START

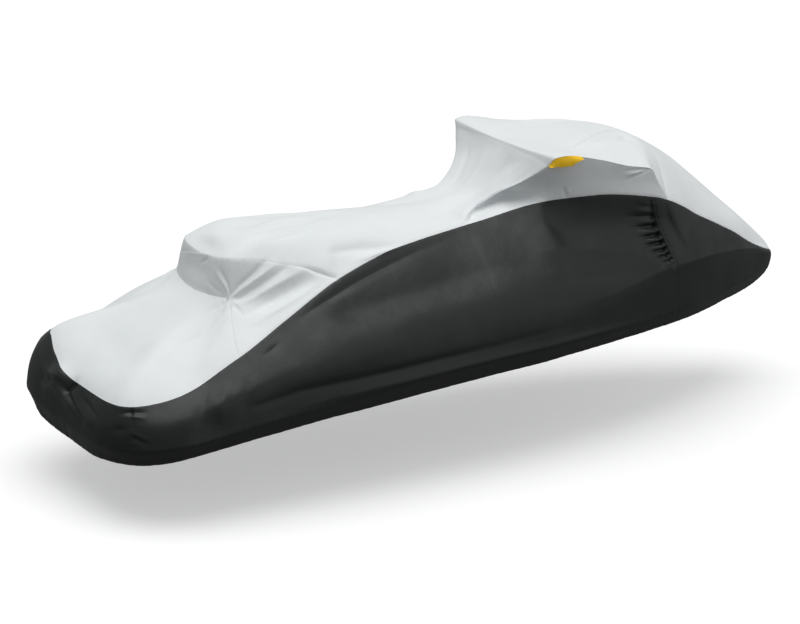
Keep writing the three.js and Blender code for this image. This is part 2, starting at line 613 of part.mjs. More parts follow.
const tagTriangles = [];
for (let i = 0; i < TAG_STEPS.along; i += 1) {
  for (let j = 0; j < TAG_STEPS.down; j += 1) {
    const corner = (di, dj) => {
      const [u, v] = [(i + di) / TAG_STEPS.along, (j + dj) / TAG_STEPS.down];
      return { at: tagPoint(u, v), normal: new THREE.Vector3(0, -1, 0) };
    };
    const [a, b, c, d] = [corner(0, 0), corner(0, 1), corner(1, 1), corner(1, 0)];
    tagTriangles.push([a, b, c], [a, c, d]);
  }
}
addSheet('yellow_tag', tagTriangles, yellow, TAG.thickness);

export default cover;
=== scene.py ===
import math

import bpy
import numpy as np
from mathutils import Matrix, Vector
from mathutils.bvhtree import BVHTree


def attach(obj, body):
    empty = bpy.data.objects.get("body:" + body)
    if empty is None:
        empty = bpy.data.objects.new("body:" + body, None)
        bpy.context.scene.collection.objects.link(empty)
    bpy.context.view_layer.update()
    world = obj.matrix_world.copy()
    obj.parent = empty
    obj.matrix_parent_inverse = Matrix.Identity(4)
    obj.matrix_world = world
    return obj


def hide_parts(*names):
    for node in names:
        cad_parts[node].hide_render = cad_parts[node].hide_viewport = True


# A fitted cover for a personal watercraft, as it hangs in use. Cloth sizes are in millimetres forward of
# the stern, to port of the centre plane and above the floor. Meshes are in the frame's metres
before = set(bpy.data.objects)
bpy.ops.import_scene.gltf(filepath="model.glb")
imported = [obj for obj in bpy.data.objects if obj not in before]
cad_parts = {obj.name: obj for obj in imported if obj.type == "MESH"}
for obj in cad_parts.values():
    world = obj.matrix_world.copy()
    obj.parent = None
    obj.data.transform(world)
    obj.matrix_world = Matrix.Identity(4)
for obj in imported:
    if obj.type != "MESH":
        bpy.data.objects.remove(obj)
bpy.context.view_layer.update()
scene = bpy.context.scene
MM = 0.001
SEAT_REST = np.array([1400.0, 0.0, 988.0])


# Camera: it stands off the starboard stern quarter, a little above the cover, with a long lens, which
# is the photo's viewing angle. The image is 800 by 624 pixels
CAMERA_PLACE = Vector((-7.1437, -11.7642, 3.8126))
CAMERA_AZIMUTH = math.radians(-31.912)
CAMERA_ELEVATION = math.radians(17.09)
CAMERA_ROLL = math.radians(0.625)
CAMERA_LENS = 155.8
SENSOR_WIDTH = 36.0

camera_back = Vector((
    math.sin(CAMERA_AZIMUTH) * math.cos(CAMERA_ELEVATION),
    -math.cos(CAMERA_AZIMUTH) * math.cos(CAMERA_ELEVATION),
    math.sin(CAMERA_ELEVATION),
))
level_right = Vector((math.cos(CAMERA_AZIMUTH), math.sin(CAMERA_AZIMUTH), 0))
level_up = camera_back.cross(level_right)
camera_right = math.cos(CAMERA_ROLL) * level_right + math.sin(CAMERA_ROLL) * level_up
camera_up = camera_back.cross(camera_right)
camera_data = bpy.data.cameras.new("photo_camera")
camera_data.lens = CAMERA_LENS
camera_data.sensor_width = SENSOR_WIDTH
camera_data.clip_end = 200
camera = bpy.data.objects.new("photo_camera", camera_data)
turn = Matrix((camera_right, camera_up, camera_back)).transposed().to_4x4()
camera.matrix_world = Matrix.Translation(CAMERA_PLACE) @ turn
scene.collection.objects.link(camera)
scene.camera = camera


# Studio: a plain pale floor below the hem, one wide soft light overhead, a weaker one from beside the
# bow and a bright upper sky. The floor throws no light back up, so the undersides stay dark
FLOOR_SIDE = 160.0
FLOOR_HEIGHT = -SEAT_REST[2] * MM
FLOOR_GREY, FLOOR_GLOW, FLOOR_ROUGH, FLOOR_GLOSS = 0.62, 0.42, 0.9, 0.1
SKY_FILL, GROUND_FILL = 0.40, 0.17
SKY_FULL, GROUND_FULL = 0.1, -0.15    # heights on the unit sphere from which each fill is full
SKY_TINT = (0.97, 0.985, 1.0)

bpy.ops.mesh.primitive_plane_add(size=FLOOR_SIDE, location=(0, 0, FLOOR_HEIGHT))
floor = bpy.context.object
floor.name = "floor"
floor_paint = bpy.data.materials.new("floor_paint")
floor_paint.use_nodes = True
floor_shader = floor_paint.node_tree.nodes["Principled BSDF"]
floor_shader.inputs["Base Color"].default_value = (FLOOR_GREY, FLOOR_GREY, FLOOR_GREY, 1)
floor_shader.inputs["Emission Color"].default_value = (1, 1, 1, 1)
floor_shader.inputs["Emission Strength"].default_value = FLOOR_GLOW
floor_shader.inputs["Roughness"].default_value = FLOOR_ROUGH
floor_shader.inputs["Specular IOR Level"].default_value = FLOOR_GLOSS
floor.data.materials.append(floor_paint)
floor.visible_diffuse = False
floor.visible_glossy = False

# The lamps' names, strengths, widths in degrees and the directions in which they stand
for lamp_name, strength, softness, place in (("overhead_softbox", 1.92, 60, (-0.03, 0.03, 0.99)),
                                             ("side_softbox", 0.55, 80, (0.66, -0.71, 0.25))):
    lamp_data = bpy.data.lights.new(lamp_name, "SUN")
    lamp_data.energy = strength
    lamp_data.angle = math.radians(softness)
    lamp = bpy.data.objects.new(lamp_name, lamp_data)
    lamp.rotation_euler = Vector(place).to_track_quat("Z", "Y").to_euler()
    scene.collection.objects.link(lamp)

sky = bpy.data.worlds.new("studio_sky")
scene.world = sky
sky.use_nodes = True
sky_nodes, sky_links = sky.node_tree.nodes, sky.node_tree.links
sky_place = sky_nodes.new("ShaderNodeTexCoord")
sky_split = sky_nodes.new("ShaderNodeSeparateXYZ")
sky_ramp = sky_nodes.new("ShaderNodeMapRange")
sky_ramp.inputs["From Min"].default_value = GROUND_FULL
sky_ramp.inputs["From Max"].default_value = SKY_FULL
sky_ramp.inputs["To Min"].default_value = GROUND_FILL
sky_ramp.inputs["To Max"].default_value = SKY_FILL
sky_links.new(sky_place.outputs["Generated"], sky_split.inputs[0])
sky_links.new(sky_split.outputs["Z"], sky_ramp.inputs["Value"])
sky_links.new(sky_ramp.outputs["Result"], sky_nodes["Background"].inputs["Strength"])
sky_nodes["Background"].inputs["Color"].default_value = (*SKY_TINT, 1)
scene.view_settings.view_transform = "Standard"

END

The lines to quote run from the one containing "bpy.context.scene.collection.objects.link(empty)" to the one containing "SENSOR_WIDTH = 36.0". Quote them exactly, with both of those lines, and nothing else.

[Result for this exercise]
        bpy.context.scene.collection.objects.link(empty)
    bpy.context.view_layer.update()
    world = obj.matrix_world.copy()
    obj.parent = empty
    obj.matrix_parent_inverse = Matrix.Identity(4)
    obj.matrix_world = world
    return obj


def hide_parts(*names):
    for node in names:
        cad_parts[node].hide_render = cad_parts[node].hide_viewport = True


# A fitted cover for a personal watercraft, as it hangs in use. Cloth sizes are in millimetres forward of
# the stern, to port of the centre plane and above the floor. Meshes are in the frame's metres
before = set(bpy.data.objects)
bpy.ops.import_scene.gltf(filepath="model.glb")
imported = [obj for obj in bpy.data.objects if obj not in before]
cad_parts = {obj.name: obj for obj in imported if obj.type == "MESH"}
for obj in cad_parts.values():
    world = obj.matrix_world.copy()
    obj.parent = None
    obj.data.transform(world)
    obj.matrix_world = Matrix.Identity(4)
for obj in imported:
    if obj.type != "MESH":
        bpy.data.objects.remove(obj)
bpy.context.view_layer.update()
scene = bpy.context.scene
MM = 0.001
SEAT_REST = np.array([1400.0, 0.0, 988.0])


# Camera: it stands off the starboard stern quarter, a little above the cover, with a long lens, which
# is the photo's viewing angle. The image is 800 by 624 pixels
CAMERA_PLACE = Vector((-7.1437, -11.7642, 3.8126))
CAMERA_AZIMUTH = math.radians(-31.912)
CAMERA_ELEVATION = math.radians(17.09)
CAMERA_ROLL = math.radians(0.625)
CAMERA_LENS = 155.8
SENSOR_WIDTH = 36.0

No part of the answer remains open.